Democrats took 51 seats plus 2 independent Democrats in the House and 6 Senate seats to give Democrats a narrow majority in both chaimbers. The historic presidential election of 2008 solidified the Democrat’s majorities.

 

Today:

Republicans seem to enjoy the best of both the 1994 and 2006 wave factors. The economic woes that were so effective at provoking anxiety in voters in 2006 look like the most optimistic of growth projections today (only 51,000 new jobs added, 4.3 million service sector jobs paying 34 cents lower than the national average).
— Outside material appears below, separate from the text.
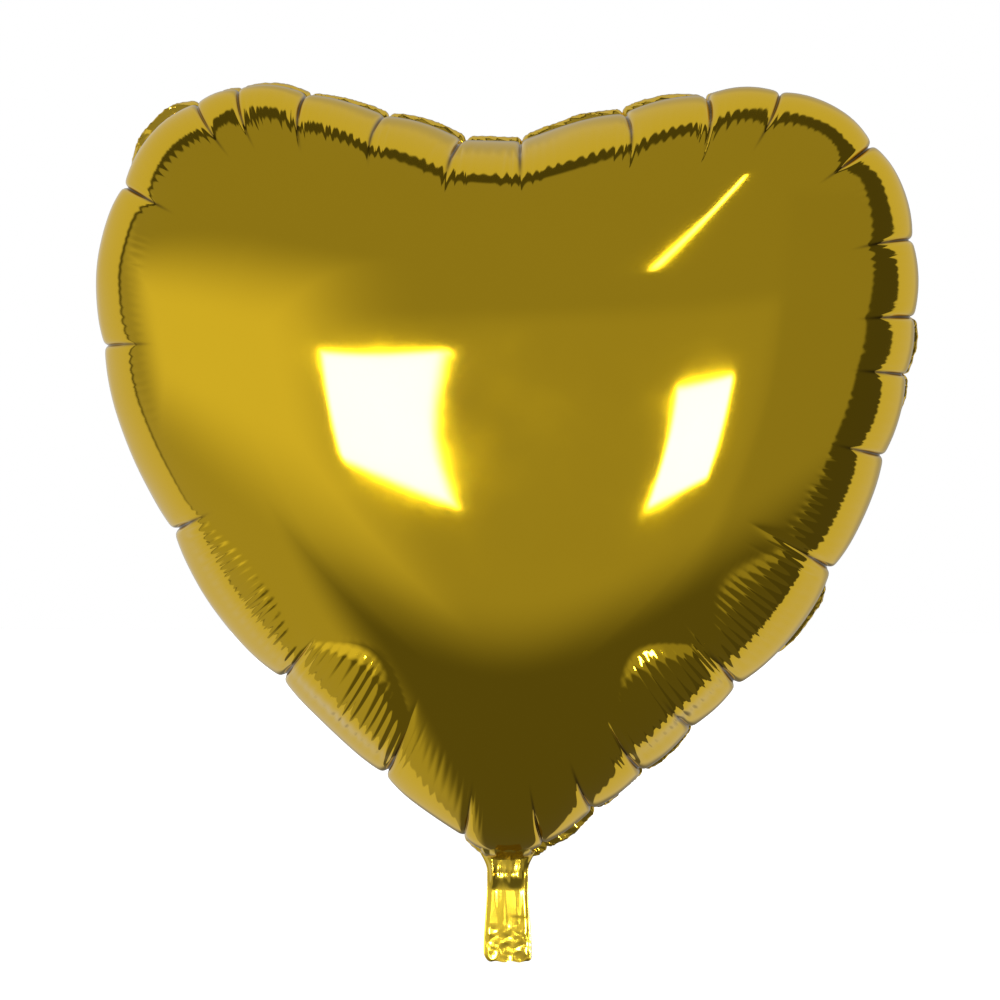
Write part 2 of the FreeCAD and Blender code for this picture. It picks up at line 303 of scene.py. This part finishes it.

Clinton’s overreach in 1993 – 1994 pales in comparison to how health care reform, stimulus I and cap-and-trade were passed – or almost passed.

Some other indicators work in the GOP’s favor. The measurable enthusiasm gap between Republican voters and Democrats means that House districts, gerrymandered to include as many members of a single voting block as possible, may limit the number of seats gained in the House, but the increased voter turnout will undoubtedly effect the statewide Senate races.

Since 1945, every wave election that delivered the House to the opposition party has also delivered the Senate. While most political handicappers are hedging their bets and few are predicting an outright GOP takeover of the Senate, history suggests that it would not be surprising.